According to the event’s website, the project aims to “further strengthen ties between African countries and Japanese local governments” (archived here).
“In Japan, promoting international exchanges with a view to regional revitalization is expected to lead to an increase in the populations concerned (sic),” it says.
JICA also mentions “establishing connections that lay the groundwork for future circulation of human resources (from Africa to Japan and vice versa)” without detailing what kind of exchanges will be involved.
After the summit, the Nigerian government published a press release (now deleted but archived here) claiming the partnership “will create a special visa category for highly skilled, innovative, and talented young Nigerians who want to move to Kisarazu to live and work”.
The statement further said that “artisans and other blue-collar workers from Nigeria who are ready to upskill will also benefit from the special dispensation visa to work in Japan”.
Following the statement, confusion spread across African social media platforms.
According to an AFP report, the Japanese partner cities were flooded with complaints from worried residents about Tokyo’s plan to issue visas to citizens of African countries as part of a new immigration policy. A local Imabari municipality official said the city received 460 calls and 1,400 emails (archived here).
Xenophobic claims
A popular X post, published alongside a video on August 25, 2025, and shared more than 1,200 times, also added fuel to the fire.
“Japan has banned people from Nigeria, Ghana, Tanzania, Mozambique from travelling freely in Japan,” the post reads. “They are forced to live & travel only in certain areas. This is because they are notorious for selling drugs, scamming people & making Japan dirty.”
The narrator in the video repeats this, saying Africans will be “confined” in certain areas and that the Japanese government does not want “Africans to mix with Japanese people”.

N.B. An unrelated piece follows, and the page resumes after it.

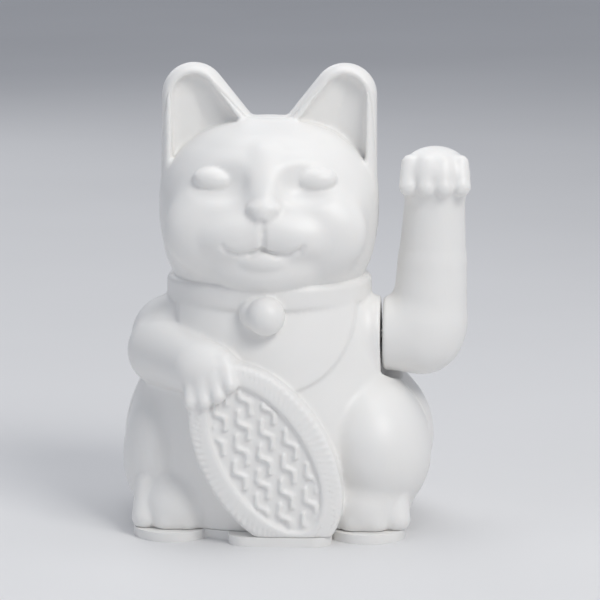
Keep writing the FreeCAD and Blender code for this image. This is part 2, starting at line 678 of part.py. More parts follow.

The video was also published on TikTok, where it was shared more than 8,200 times.
No migration programme
To clarify the claims, JICA published three press releases on August 25, 27 and 29, correcting what it described as misleading media coverage of its “Africa Hometown” initiative (archived here, here and here).
“Some local newspapers and an African government released documents falsely suggesting that under the program, the city of Nagai would now belong to Tanzania, or that special visas would be issued for travel between Japan and the countries concerned. This is completely false (sic),” JICA said on August 25.
The agency emphasised that the scheme linking Japanese municipalities with African countries was intended solely to foster cultural and economic exchange.
On the same day, Japan’s foreign ministry also issued a statement denying any immigration plan or visa arrangement for Africans (archived here).
Government spokesman Yoshimasa Hayashi confirmed this to AFP on August 26, saying: “There are no plans to accept migrants or issue special visas.”
Kisarazu Mayor Yoshikuni Watanabe underlined that the partnership in his city focused strictly on youth education through baseball and softball.
Contacted by AFP, the Nigerian government did not respond to calls and messages, but in a statement published four days after their earlier press release, the West African nation clarified that although JICA designated Kisarazu as Nigeria’s “hometown” under its Africa Hometown programme, the initiative involves only cultural exchange and does not include special visas or immigration schemes (archived here).
Japan’s foreign worker population in 2024 accounted for just under 3% of the total, as the country maintains restrictive immigration policies (archived here).
In the recent upper-house election, the far-right Sanseito party made significant gains, capturing 14 seats on a “Japanese First” platform that includes tighter immigration controls and reduced welfare access for foreigners (archived here).
AFP Fact Check debunked the same claims in French.